Austin Mini Minor - 1959
The first Austin Mini rolled off the production line in 1959 being developed as a result of the petrol shortage in the 1950’s. The Austin Mini was the best-selling British car for the next 40 years, and had a production run of about 5.5 million cars, changing the landscape of affordable family motoring. The iconic Mini without a doubt shot to fame for its starring role in the ‘Italian Job’, where it was driven by Michael Caine. Since then, the rise in popularity of the mini hasn’t shown any sign of stopping!
Renault 5 - 1972
The first generation Renault 5 arrived just before the Fiesta allowing it the chance to gain a foothold in the UK market, and it also proved popular across Europe. There's more than a touch of retro-futurism about the vehicle's shape, with more sloping lines than you'd expect to see on a small car, particularly round the back.
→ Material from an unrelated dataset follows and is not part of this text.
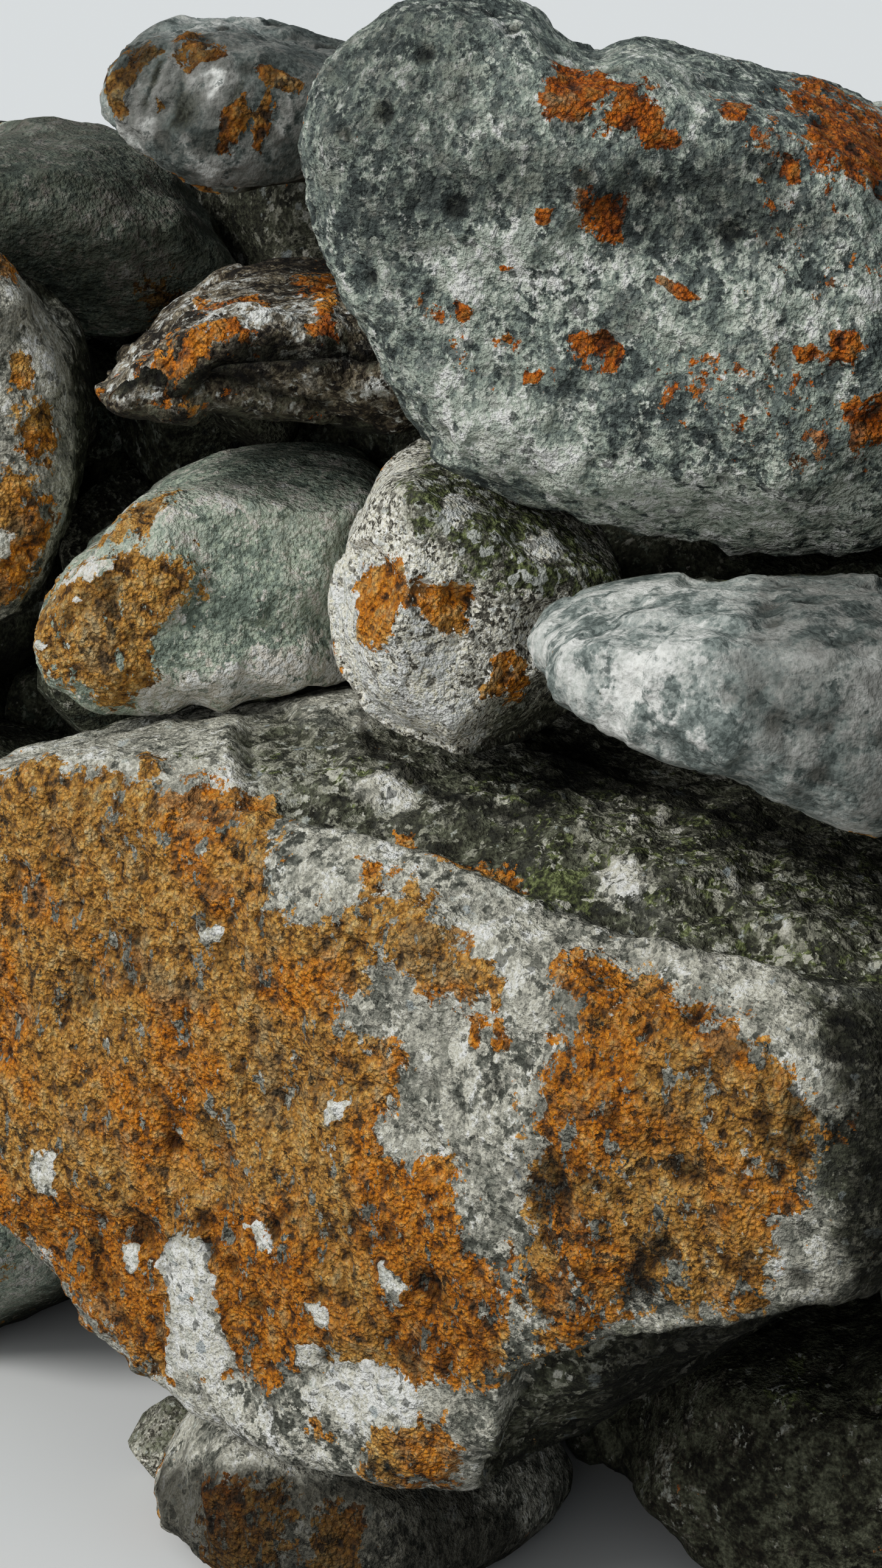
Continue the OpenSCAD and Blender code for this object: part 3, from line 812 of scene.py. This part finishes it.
def inside(q, a):
    """Signed distance of points to a closed outline in picture units, positive inside."""
    near = np.full(len(q), 1e12)
    odd = np.zeros(len(q), bool)
    for p, r in zip(a, np.roll(a, -1, 0)):
        e = r - p
        w = q - p
        t = np.clip(w @ e / (e @ e), 0, 1)
        near = np.minimum(near, ((w - t[:, None] * e) ** 2).sum(1))
        crosses = (p[1] > q[:, 1]) != (r[1] > q[:, 1])
        odd ^= crosses & (q[:, 0] < p[0] + (q[:, 1] - p[1]) * e[0] / (e[1] if e[1] else 1e-9))
    return np.sqrt(near) * np.where(odd, 1, -1)


def painted(name, v, kind, seed):
    """How strongly the patches of one kind cover each point, 0 to about 1, with ragged edges."""
    patches = [patch.split(None, 2) for patch in PAINT[name].split(";")] if name in PAINT else []
    patches = [(float(strength), corners(outline)) for what, strength, outline in patches if what == kind]
    if not patches:
        return np.zeros(len(v))
    p = v / MM
    q, scale = in_picture(v)
    wander = np.stack([fractal(p, 18, 3, seed, 0.6), fractal(p, 18, 3, seed + 9, 0.6)], 1)
    frayed = np.stack([fractal(p, 7, 3, seed + 3, 0.7), fractal(p, 7, 3, seed + 6, 0.7)], 1)
    fray_share = WHITE_FRAY_SHARE if kind == "white" else FRAY_SHARE
    out = np.zeros(len(v))
    for strength, a in patches:
        b = np.roll(a, -1, 0)
        width = math.sqrt(abs((a[:, 0] * b[:, 1] - a[:, 1] * b[:, 0]).sum()) / 2) * UNIT / MM
        moved = wander * min(WANDER, WANDER_SHARE * width) + frayed * min(FRAY, fray_share * width)
        deep = inside(q + moved / scale[:, None], a) * scale
        edge = min(WIDEST, max(1.5 * deep.max(), NARROWEST))
        out = np.maximum(out, strength * np.clip(0.5 + deep / edge, 0, 1))
    return out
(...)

The quirky design continued inside where a dash-mounted gearstick featured, although this was dropped on later versions for a more conventionally placed knob.
VW Golf Mark 1 - 1974
The VW Golf Mark 1 was designed to replace its predecessor, the Beetle, and made its debut at the Frankfurt motor show in 1975. The car was labelled as the ‘fastest Volkswagen ever’ with a 1588cc engine, aerodynamic add-ons to increase downforce and a sporty interior. The Golf GTI and GT models were fitted with a 1.6-litre engine, amongst other performance enhancing components which resulted in the car reaching 0-60 in an impressive 9 seconds! The Golf’s success story didn’t end there either of course, the most recent seventh-generation model is one of the most popular cars in Europe.
Fiesta XR 2- 1976
The 1973 oil crisis shook up the global car market, prompting manufacturers to look at developing smaller, more economical cars. The Fiesta’s wide range of specifications to choose from made each model unique to its owner, which many argue was a major contributing factor to its success with 1 million units being sold in just 4 years. Seven years later and the second-generation Fiesta was born. The main changes were cosmetic, making the body rounder and sharpening up the interior.
Peugeot 205 - 1983
The 205's disctinctive three stripe grille made it stand out from the crowd straight away, and even to this day the car is instantly recognisable. That sporty style language was never deviated from in the car's 15 year production run and the design influenced other Peugeot models for years to come - some say the 205 saved the brand from obscurity. A GTI model followed a year later in 1984 and is regarded by many as one of the best hot hatches ever made, last year one sold for over £38k at auction!
Fiat Uno - 1983
Another car from the class of '83, the Uno pipped the 205 the European Car of the Year and proved hugely succesful throughout its lifetime. After production ended you could pick one up for peanuts and it proved the perfect first car for people who learnt to drive around the time of the millenium, consequently I've rattled around in a fair few Unos in my time. It was also one of the last few cars to feature a manual choke, something almost certain to confound today's new motorists!
Vauxhall Nova - 1983
Clearly 1983 was a big year for little cars. The Opel Corsa was marketed in the UK as the Vauxhall Nova and sold extremely well throughout its lifespan, despite looking particularly dated when production came to an end in 1993. The replacement car adopted the European name and the Vauxhall Corsa moniker has, of course, stuck to this day. LIke it or loathe it, that boxy shape and oversized plastic bumper is about as eighties as it gets when it comes to small cars.